SHAMELESS PLUG: I'm running a workshop on metrics for infrastructure and operations professionals (with a strong emphasis on ITSM) called "Building The IT Infrastructure And Operations Balanced Scorecard" in Miami in a few weeks. You can find more info on it here: http://www.forrester.com/events/eventdetail/0,9179,2571,00.html
Metrics
...In your tweet you asked 'Is it just me or have metrics landed center stage?'. In my experience no they haven't. The number 1 ABC card chosen in the customer exercise is 'IT has too little understanding of business impact and priority', whenever we do an Apollo simulation and I ask as Customer 'What have you promised to deliver in terms of KPI's relating to Value, Outcomes, Costs and Risks'I get blank stares.
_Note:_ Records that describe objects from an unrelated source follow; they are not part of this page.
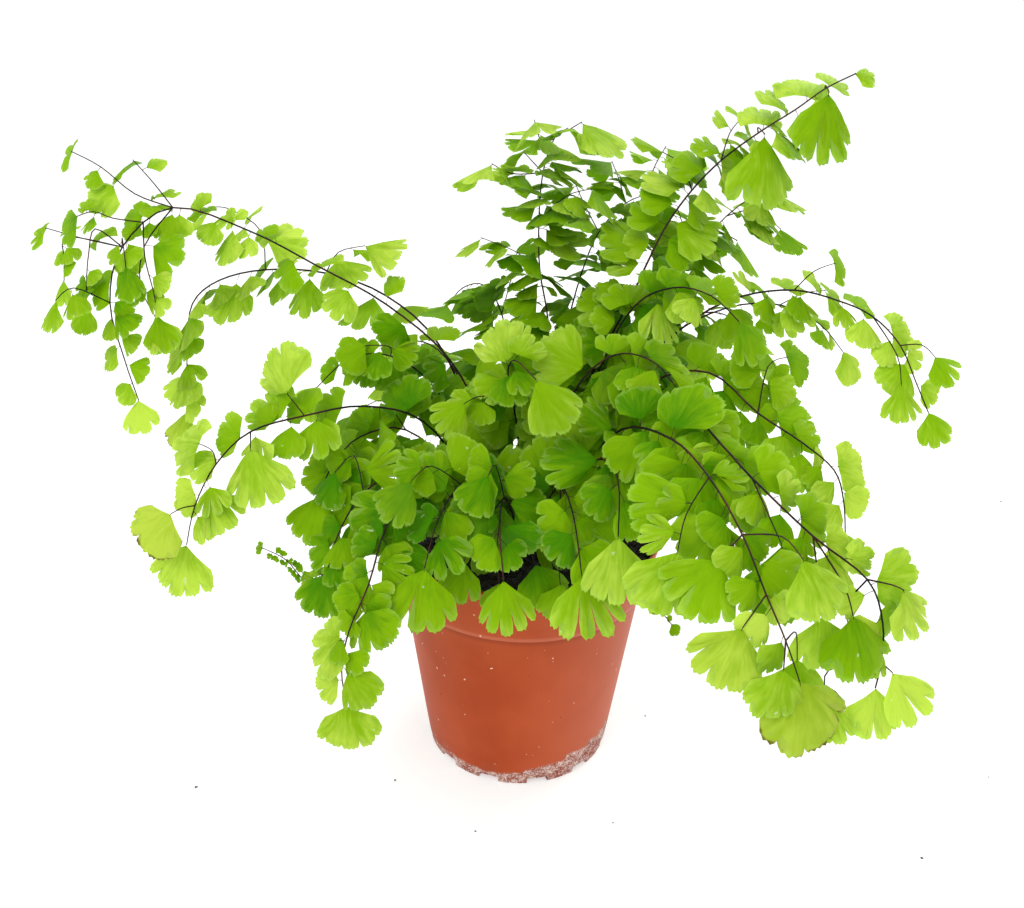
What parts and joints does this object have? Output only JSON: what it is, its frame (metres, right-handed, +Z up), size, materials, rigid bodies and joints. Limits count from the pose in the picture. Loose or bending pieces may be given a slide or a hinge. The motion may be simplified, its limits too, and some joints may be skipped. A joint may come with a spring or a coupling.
{
  "type": "potted fern",
  "caption": "Maidenhair fern with arching fronds of fan-shaped leaflets, growing in a flared round plastic nursery pot filled with dark potting soil.",
  "frame": {"origin": "centre of the pot's underside, on the surface it stands on", "axes": "+Z up through the middle of the pot; -Y towards the side the plant is seen from; +X to that viewer's right"},
  "size_m": [0.3524, 0.2638, 0.2914],
  "materials": {
    "pot": "smooth satin terracotta-coloured plastic",
    "soil": "dark moist peat crumbs",
    "leaf": "soft satin fresh green leaf"
  },
  "bodies": {
    "root": {"pot": "pot", "soil": "soil", "frond_left_far": "leaf", "frond_left_second": "leaf", "frond_left_low": "leaf", "frond_left_front": "leaf", "frond_left_hanging": "leaf", "frond_left_middle": "leaf", "frond_left_inner": "leaf", "frond_front_left": "leaf", "frond_front_centre": "leaf", "frond_front_right": "leaf", "frond_front_far_right": "leaf", "frond_right_front": "leaf", "frond_right_cascade": "leaf", "frond_right_low": "leaf", "frond_right_inner": "leaf", "frond_right_far": "leaf", "frond_right_back": "leaf", "frond_top_right": "leaf", "frond_top_right_back": "leaf", "frond_top_middle": "leaf", "frond_top_left": "leaf", "frond_top_middle_back": "leaf", "frond_right_upper_back": "leaf", "frond_centre_right": "leaf", "frond_centre_front": "leaf", "frond_back_left": "leaf", "frond_back_middle": "leaf", "frond_back_right": "leaf", "frond_back_far_right": "leaf"}
  },
  "joints": []
}
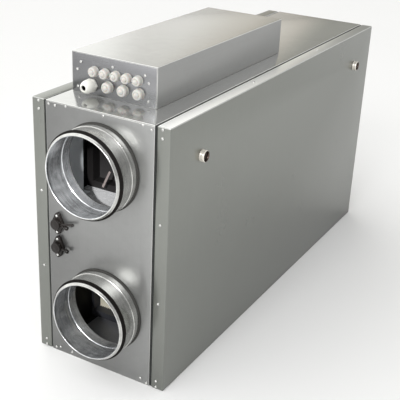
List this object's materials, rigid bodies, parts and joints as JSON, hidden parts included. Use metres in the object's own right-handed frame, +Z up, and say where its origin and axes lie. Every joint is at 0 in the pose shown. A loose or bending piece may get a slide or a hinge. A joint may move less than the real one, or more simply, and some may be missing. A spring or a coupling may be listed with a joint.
{
  "type": "air handling unit",
  "caption": "Galvanised air handling unit with round duct spigots at both ends, lift-off insulated side panels with quarter-turn locks, and a control box with cable glands on top.",
  "frame": {"origin": "middle of the base, at floor level", "axes": "+Z up, the end with the pressure tappings faces -Y, +X to the right seen from that end"},
  "size_m": [0.31, 1.082, 0.5945],
  "materials": {
    "galvanised_sheet": "bright galvanised sheet with a fine rolled grain",
    "panel_sheet": "satin coated sheet steel",
    "box_sheet": "bright galvanised sheet",
    "spigot_steel": "rolled bright galvanised tube",
    "black_rubber": "moulded lip seal",
    "gasket_foam": "closed-cell foam strip",
    "gland_plastic": "translucent pale plastic",
    "white_plastic": "satin white plastic",
    "black_plastic": "satin black plastic",
    "holder_black": "matte black",
    "filter_media": "pleated filter fleece",
    "lock_chrome": "polished",
    "lock_steel": "dark plated steel"
  },
  "bodies": {
    "cabinet": {"front_end_wall": "galvanised_sheet", "rear_end_wall": "galvanised_sheet", "top_panel": "galvanised_sheet", "bottom_panel": "galvanised_sheet", "partition": "galvanised_sheet", "left_service_panel": "panel_sheet", "right_service_panel": "panel_sheet", "left_panel_gasket": "gasket_foam", "right_panel_gasket": "gasket_foam", "front_upper_spigot": "spigot_steel", "front_lower_spigot": "spigot_steel", "rear_upper_spigot": "spigot_steel", "rear_lower_spigot": "spigot_steel", "front_upper_lip_seal": "black_rubber", "front_lower_lip_seal": "black_rubber", "rear_upper_lip_seal": "black_rubber", "rear_lower_lip_seal": "black_rubber", "front_upper_filter_holder": "holder_black", "front_lower_filter_holder": "holder_black", "rear_upper_filter_holder": "holder_black", "rear_lower_filter_holder": "holder_black", "front_upper_filter_media": "filter_media", "front_lower_filter_media": "filter_media", "rear_upper_filter_media": "filter_media", "rear_lower_filter_media": "filter_media", "left_front_lock_bezel": "lock_chrome", "left_rear_lock_bezel": "lock_chrome", "right_front_lock_bezel": "lock_chrome", "right_rear_lock_bezel": "lock_chrome", "control_box_cover": "box_sheet", "control_box_front_plate": "box_sheet", "control_box_rear_plate": "box_sheet", "control_box_base": "box_sheet", "upper_gland_1": "gland_plastic", "upper_gland_2": "gland_plastic", "upper_gland_3": "gland_plastic", "upper_gland_4": "gland_plastic", "upper_gland_5": "gland_plastic", "lower_gland_1": "gland_plastic", "lower_gland_2": "gland_plastic", "lower_gland_3": "gland_plastic", "open_cable_gland": "white_plastic", "upper_pressure_tapping": "black_plastic", "lower_pressure_tapping": "black_plastic"},
    "left_front_lock": {"left_front_lock_core": "lock_steel"},
    "left_rear_lock": {"left_rear_lock_core": "lock_steel"},
    "right_front_lock": {"right_front_lock_core": "lock_steel"},
    "right_rear_lock": {"right_rear_lock_core": "lock_steel"}
  },
  "joints": [
    {"name": "left_front_lock_turn", "type": "hinge", "parent": "cabinet", "child": "left_front_lock", "pos_m": [-0.145, -0.377, 0.441], "axis": [-1, 0, 0], "range_deg": [0, 90]},
    {"name": "left_rear_lock_turn", "type": "hinge", "parent": "cabinet", "child": "left_rear_lock", "pos_m": [-0.145, 0.377, 0.441], "axis": [-1, 0, 0], "range_deg": [0, 90]},
    {"name": "right_front_lock_turn", "type": "hinge", "parent": "cabinet", "child": "right_front_lock", "pos_m": [0.145, -0.377, 0.441], "axis": [1, 0, 0], "range_deg": [0, 90]},
    {"name": "right_rear_lock_turn", "type": "hinge", "parent": "cabinet", "child": "right_rear_lock", "pos_m": [0.145, 0.377, 0.441], "axis": [1, 0, 0], "range_deg": [0, 90]}
  ]
}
They when I say 'ITIL (or an ITSM framework) is there so that you can demonstrate achievement of these.....why are you doing ITIL in your organization? what are the 3 most important KPI's you will use to demonstrate value to your business?.........I usually get MORE blank stares.
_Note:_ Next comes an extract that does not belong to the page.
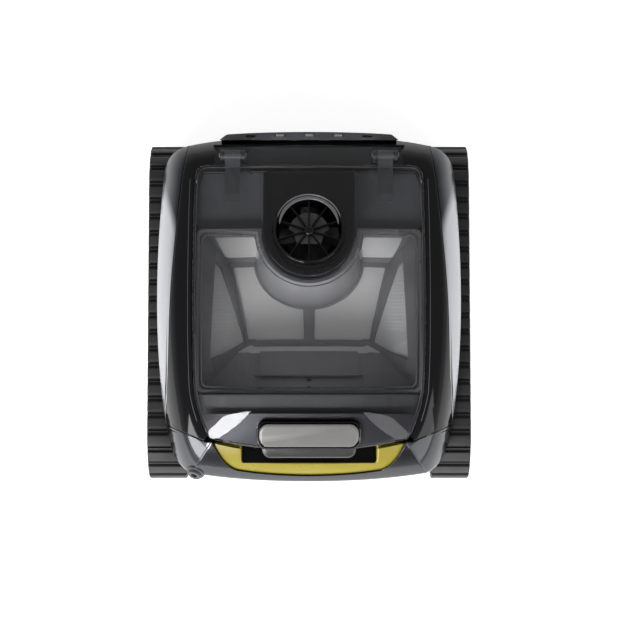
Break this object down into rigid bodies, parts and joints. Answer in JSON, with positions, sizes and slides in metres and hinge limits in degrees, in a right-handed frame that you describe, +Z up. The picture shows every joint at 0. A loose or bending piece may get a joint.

If I use the following maturity model, which I just invented....being a consyultant I can't do anything without a model :-)
Level 5. Duh! Yes we use KPIs and they are aligned with the business? that is what is has always been about, what a stupid question.
Level 4. We have KPIs but they are pretty much internally focused and don't cover end-to-end or business value
Level 3. Of course we have KPI's - 99% availability of the systems ....groan, headache
Level 2. Oh!.....so that what it is all about, using a framework to achieve KPI's
Level 1. Blank stares....
We see that we generally score pretty low. I have asked these questions to thousands of IT people including management teams.
So the answer to your question 'have metrics landed center stage...' , I think they are still off in the side lines.....IT gets a penalty for being too internally focused.
Paul
But...what metrics?
It's all very well giving the rationale about how to select metrics but, bejesus, does Malcolm share examples/practices? Are all I&O orgs so different? Surely in the same vertical, say retail banking, the I&O metrics will be similar? I'd like to see examples, then the rationale so it makes it easier to understand. Rationale only is like a story with no end.
There are 100s of "standard metrics" for ...
I&O or ITSM which is part of the issue. They are also misused - "look at us doing a great job" rather than look at how we have helped the business achieve X or Y. I could email you a very long list of metrics but that is what too many I&O (IT infrastructure and operations) organizations do, i.e. the ones that miss the point about I&O or IT service delivery performance not being about how shiny the data center is or how clever our developers are (the internally focused thinking).